The 1st Appellant said he was working in Garissa Town on 12th July 2011 but was told by his boss to go home to Mororo due to the riots there. He said he travelled to Mororo and was later arrested by the assistant chief. Again this court takes judicial notice that Mororo is just across the bridge from Garissa Town.
We found nothing to show that the appellants were not accorded a fair trial. The record of the court shows each was charged in a different file and each appeared in court to take separate plea on different dates. The record shows that on 26th October the files were consolidated and the consolidated charge read over to the appellants. The language of the court is Kiswahili and this is the language the appellants have been using throughout the trial in both lower and this court. We however agree with the 1st Appellant that he sought to be served with a copy of the Occurrence Book from Garissa Police Station on several occasions without success. The trial court did not seem to give that application attention. Had it done so, it would have made a follow up to ensure the order was implemented.

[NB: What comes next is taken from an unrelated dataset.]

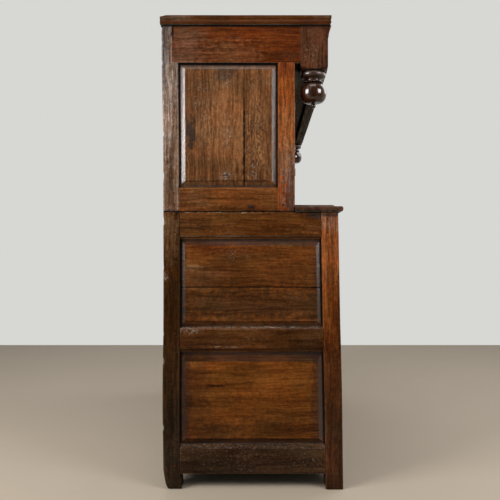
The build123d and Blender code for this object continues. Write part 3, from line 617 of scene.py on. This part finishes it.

We have not found any evidence regarding the police baton allegedly recovered from the 1st Appellant. While we do not doubt the evidence of Pauline Wanzi Mutua, PW3, that the 1st Appellant hit her with a police baton on 12th July 2011, there is not police officer who testified to having lost it. PW1 and PW2 did not mention this item as being one of the items stolen from them.

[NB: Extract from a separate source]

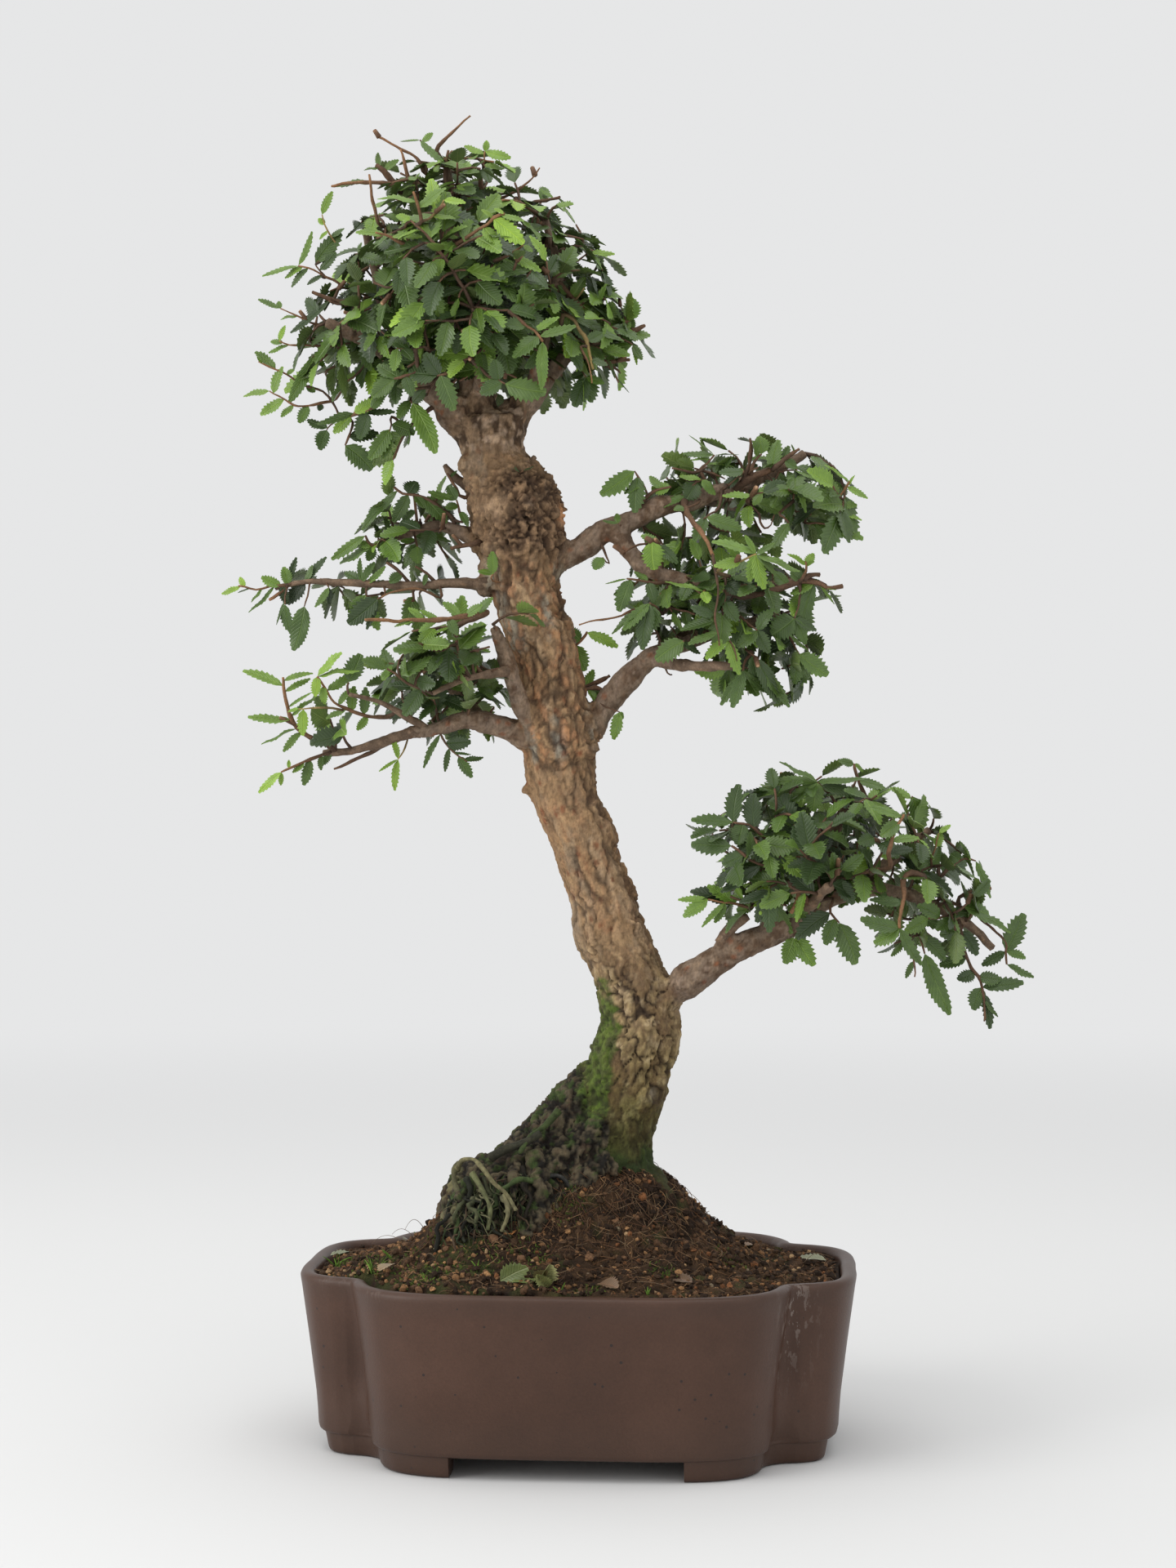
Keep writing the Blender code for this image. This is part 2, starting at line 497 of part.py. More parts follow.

As stated in this judgement, we have given all the evidence careful consideration. While we find that the trial magistrate applied the legal principles on recent possession and proof of any of the ingredients of robbery with violence properly, we fault her for finding there was sufficient evidence to prove that all the appellants were properly identified at the scene of the robbery. The evidence touching on their identification is shaky and unsafe to rely on in conviction. Although it was submitted by 1st and 2nd Appellants that the intention of the rioters was not to commit robbery, it is our finding that there are several charges including taking part in a riot and arson.
We find that the evidence as analyzed does not prove beyond reasonable doubt that the 1st and 3rd Appellants were identified at the scene of the robbery. In view, it is our finding that it would be unsafe to convict them with any of the four charges they are facing. We fault the trial magistrate for making blanket findings that the charges were proved against all the appellants. The conviction against the 1st and 3rd appellants in each count is hereby quashed and the death sentence set aside.

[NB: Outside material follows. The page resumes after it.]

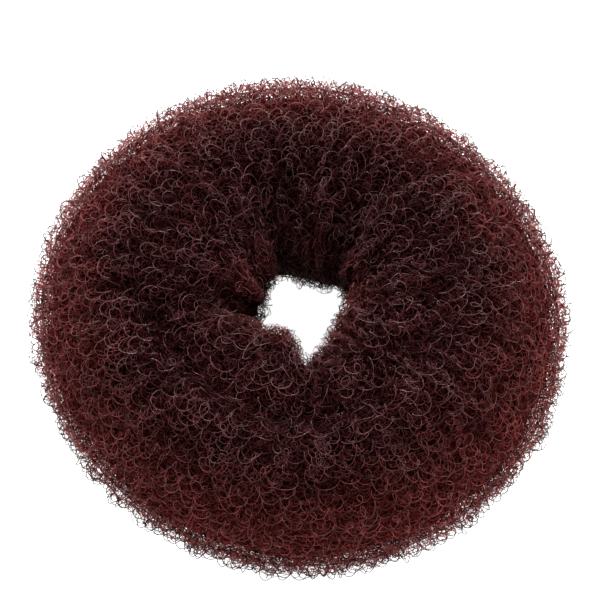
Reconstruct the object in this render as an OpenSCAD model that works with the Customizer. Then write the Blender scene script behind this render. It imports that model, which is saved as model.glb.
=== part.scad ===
// Soft ring for a hair bun: one length of tubular nylon net, rolled up on itself.
// Lengths are in millimetres and angles in degrees. The ring lies flat on z = 0 with
// its hole upright, its right side towards +X and its far side towards +Y.

/* [Ring] */
// Width across the whole ring
ring_w = 90; // [80:1:110]
// Height of the ring as it lies
ring_h = 37; // [30:0.5:44]
// Width of the hole, before its folds
hole_w = 13; // [8:0.5:20]
// Width of the band that lies pressed flat
rest_w = 12; // [6:0.5:16]

/* [Net] */
// Thickness of one ply of the curly net
ply = 4.6; // [3.5:0.1:5.5]
// Gap between one turn of the roll and the next
ply_gap = 0.8; // [0.5:0.1:1.5]
// Width of the hollow that the innermost turn curls round
core_w = 6; // [4:0.5:8]

/* [Lap] */
// Place of the free edge on the roll, up and over from its outer side
lap_at = 98; // [80:1:115]
// Length of net over which each turn sinks under the free edge
lap_sink = 12; // [8:0.5:16]
// Length of net that thins towards the free edge
edge_run = 8; // [4:0.5:12]
// Thickness of the free edge
edge_t = 2; // [1.2:0.1:3]

/* [Folds] */
// Depth of the deepest fold in the wall of the hole
fold_deep = 6; // [2:0.5:8]
// Bulge of the fullest gather into the hole
gather_full = 2.4; // [0:0.2:3]

/* [Hidden] */

// Form of the roll, a row for each 45 degrees round the ring from +X towards +Y:
// reach as a share of half the width, rise as a share of the height, the wall of the
// hole as a share of half the hole, and degrees by which the free edge lies further
// in than lap_at
REACH = 0;
RISE = 1;
HOLE = 2;
LAP = 3;
FORM = [
    [1.000, 0.98, 1.10, 2],
    [0.975, 0.96, 1.40, 6],
    [0.995, 0.97, 1.60, 26],
    [1.000, 0.99, 1.25, 8],
    [1.000, 1.00, 1.05, -10],
    [0.965, 0.98, 1.00, 0],
    [0.985, 0.97, 1.00, -6],
    [1.000, 1.00, 1.05, -2]
];

// Folds that draw the wall of the hole back: place round the ring, half width and
// slant in degrees, and depth as a share of fold_deep
AT = 0;
WIDE = 1;
SLANT = 2;
DEEP = 3;
FOLDS = [
    [23, 15, 8, 0.40],
    [55, 17, -8, 0.70],
    [107, 20, 10, 0.80],
    [150, 14, 5, 0.20],
    [190, 19, -14, 1.00],
    [280, 13, 5, 0.92],
    [300, 22, -5, 0.32]
];

// Gathers that bulge into the hole between the folds, in the same columns, with
// their depth as a share of gather_full
GATHERS = [
    [2, 14, 4, 0.5],
    [80, 18, 4, 0.4],
    [168, 20, 6, 0.8],
    [248, 26, -5, 1.0],
    [330, 20, 5, 0.4]
];

// The folds and gathers are centred on this angle up and over from the outer side,
// and fade out at this angle to each side of it
fold_up = 170;
fold_fade = 90;

// Steps round the ring, steps along one turn of the roll, and the share by which
// those crowd together at the free edge
around_n = 54;
turn_n = 24;
crowd = 0.25;

// Middle of the roll, its half width and half height, and the height of its middle
mid_r = (ring_w + hole_w) / 4;
roll_wide = (ring_w - hole_w) / 4;
rest_share = sqrt(1 - pow(rest_w / 2 / roll_wide, 2));
roll_tall = ring_h / (1 + rest_share);
mid_z = roll_tall * rest_share;
roll_r = min(roll_wide, roll_tall);

// Ply, pitch and thinning of the edge as shares of the roll's radius
ply_share = ply / roll_r;
pitch_share = (ply + ply_gap) / roll_r;
thin_share = (ply - edge_t) / roll_r;

// Parts of a turn that sink under the lap and thin towards the edge
sink_turn = lap_sink / roll_r / (2 * PI);
edge_turn = edge_run / roll_r / (2 * PI);

// Steps of net that the roll takes up, from the free edge to the hollow core
roll_steps = floor((roll_r - core_w / 2 - ply) / (ply + ply_gap) * turn_n);

// Eases from 0 to 1 as t does
function ease(t) = let (c = min(max(t, 0), 1)) c * c * (3 - 2 * c);

// A smooth hump, 1 at t = 0 and 0 beyond 1 to either side
function hump(t) = abs(t) < 1 ? (1 + cos(180 * t)) / 2 : 0;

// An angle brought to within half a turn of 0
function near_zero(angle) = angle - 360 * round(angle / 360);

// One column of FORM at an angle round the ring, smooth through its rows
function form_at(column, around) =
    let (
        n = len(FORM),
        place = around / 360 * n,
        row = floor(place),
        t = place - row,
        v = [for (step = [-1:2]) FORM[(row + step + n) % n][column]]
    )
    v[1] + t / 2 * (v[2] - v[0]
        + t * (2 * v[0] - 5 * v[1] + 4 * v[2] - v[3]
        + t * (3 * (v[1] - v[2]) + v[3] - v[0])));

// Sum of a list
function vsum(list) = list * [for (item = list) 1];

// How deep the rows of a table of folds are at a place on the roll, added up
function folded(table, around, up) =
    hump(near_zero(up - fold_up) / fold_fade) * vsum([
        for (row = table)
        let (at = row[AT] + row[SLANT] * near_zero(up - fold_up) / fold_fade)
        row[DEEP] * hump(near_zero(around - at) / row[WIDE])
    ]);

// Outline of the roll, across and up from its middle
function outline(around, up) =
    let (
        drawn = 1 - (fold_deep * folded(FOLDS, around, up)
            - gather_full * folded(GATHERS, around, up)) / roll_wide,
        wide = cos(up) > 0
            ? ring_w / 2 * form_at(REACH, around) - mid_r
            : mid_r - hole_w / 2 * form_at(HOLE, around),
        tall = sin(up) > 0 ? ring_h * form_at(RISE, around) - mid_z : roll_tall
    )
    [wide * drawn * cos(up), max(tall * drawn * sin(up), -mid_z)];

// Turns of net from the free edge to a step along the roll
function turn_at(i) = i / turn_n - crowd * sin(360 * i / turn_n) / (2 * PI);

// Turns by which the roll has sunk inwards at a place along the net
function sunk(turn) =
    let (whole = floor(turn))
    whole + ease((turn - whole - 1) / sink_turn + 1);

// Shares of the outline at which the ply's outer and inner faces lie
function outer_share(turn) =
    1 - pitch_share * sunk(turn) - thin_share * (1 - ease(turn / edge_turn));
function inner_share(turn) =
    1 - pitch_share * sunk(turn) - ply_share;

// A point on one face of the ply
function ply_point(around, turn, share) =
    let (
        up = lap_at + form_at(LAP, around) - 360 * turn,
        across = outline(around, up) * share,
        r = mid_r + across[0]
    )
    [r * cos(around), r * sin(around), mid_z + across[1]];

// The whole ply cut across: along its outer face and back along its inner face
function ply_section(around) = concat(
    [for (i = [0:roll_steps]) let (turn = turn_at(i))
        ply_point(around, turn, outer_share(turn))],
    [for (i = [roll_steps:-1:0]) let (turn = turn_at(i))
        ply_point(around, turn, inner_share(turn))]
);

// One length of net, rolled up into the ring
module net_roll() {
    points = [for (k = [0:around_n - 1]) each ply_section(360 * k / around_n)];
    n = 2 * (roll_steps + 1);
    faces = [
        for (k = [0:around_n - 1], j = [0:n - 1])
        let (
            a = k * n + j,
            b = k * n + (j + 1) % n,
            c = (k + 1) % around_n * n + (j + 1) % n,
            d = (k + 1) % around_n * n + j
        )
        each [[a, c, b], [a, d, c]]
    ];
    x = [for (p = points) p[0]];
    y = [for (p = points) p[1]];
    color("#3c1216")
    translate([-(min(x) + max(x)) / 2, -(min(y) + max(y)) / 2, 0])
    polyhedron(points, faces);
}

net_roll();
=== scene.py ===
"""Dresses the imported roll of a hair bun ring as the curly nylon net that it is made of.

Lengths are in metres. The ring lies flat on z = 0 with its hole upright. Places on the
roll are given by two angles: round the ring from its right side towards its far side, and
up and over the roll from its outer side."""

from math import cos, pi, radians, sin

import bpy
import numpy as np
from bpy.props import FloatProperty, FloatVectorProperty, IntProperty, PointerProperty, StringProperty
from bpy.types import NodeSocket, Operator, Panel, PropertyGroup
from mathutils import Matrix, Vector


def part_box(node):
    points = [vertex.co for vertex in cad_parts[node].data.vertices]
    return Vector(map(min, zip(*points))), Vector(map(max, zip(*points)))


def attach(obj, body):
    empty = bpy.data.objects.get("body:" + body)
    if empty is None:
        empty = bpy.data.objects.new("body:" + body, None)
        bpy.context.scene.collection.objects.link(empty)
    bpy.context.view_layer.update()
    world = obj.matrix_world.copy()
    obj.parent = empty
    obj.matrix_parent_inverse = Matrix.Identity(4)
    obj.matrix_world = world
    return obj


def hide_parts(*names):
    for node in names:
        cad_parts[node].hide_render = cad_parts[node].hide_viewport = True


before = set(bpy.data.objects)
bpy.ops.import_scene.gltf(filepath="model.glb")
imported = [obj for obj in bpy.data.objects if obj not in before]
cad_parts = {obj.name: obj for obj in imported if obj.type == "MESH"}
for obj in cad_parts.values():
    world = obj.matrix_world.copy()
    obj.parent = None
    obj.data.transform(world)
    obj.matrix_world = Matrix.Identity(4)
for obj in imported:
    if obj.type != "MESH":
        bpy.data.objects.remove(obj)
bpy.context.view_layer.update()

bl_info = {
    "name": "Net Bun Ring",
    "version": (1, 0, 0),
    "blender": (4, 5, 0),
    "location": "View3D > Sidebar > Bun Ring",
    "description": "Winds curly nylon net over a rolled bun ring and lights it on a pale floor",
    "category": "Add Mesh",
}

MM = 0.001
ROLL_NODE = "net_roll"
ROLL_BODY = "root"

ROLL_LOW, ROLL_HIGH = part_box(ROLL_NODE)

# Widths of the ring and of its hole, before dents and folds
RING_WIDTH = 90 * MM
HOLE_WIDTH = 13 * MM

# The roll's middle circle, which its surface is wrapped round, and half the roll's height
MIDDLE_RADIUS = (RING_WIDTH + HOLE_WIDTH) / 4
MIDDLE_HEIGHT = (ROLL_LOW.z + ROLL_HIGH.z) / 2
ROLL_RADIUS = (ROLL_HIGH.z - ROLL_LOW.z) / 2


# Sizes and colours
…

In respect of the 2nd Appellant, we have invoked the doctrine of recent possession as expounded in the Arum case and are convinced that he is guilty not only of the 2nd charge of robbery with violence but also of taking part in a riot. For him to possess the rifle the same day it was robbed of PW1 he must have been at the riots. It is our finding that the 2nd appellant was at the scene of the robbery where the 2nd Complainant lost the AK 47 rifle and must therefore have participated in the riots that resulted in the robbery. We find no evidence connecting the 2nd Appellant with the robbery in the first count and arson. Consequently, the 2nd appellant’s appeal is hereby dismissed of counts 2 and 4. We however allow the 2nd appellant’s appeal in respect of counts 1 and 3. We proceed to quash the conviction in respect of counts 1 and 3 respectively.
Dated and signed this 11th day of September 2014.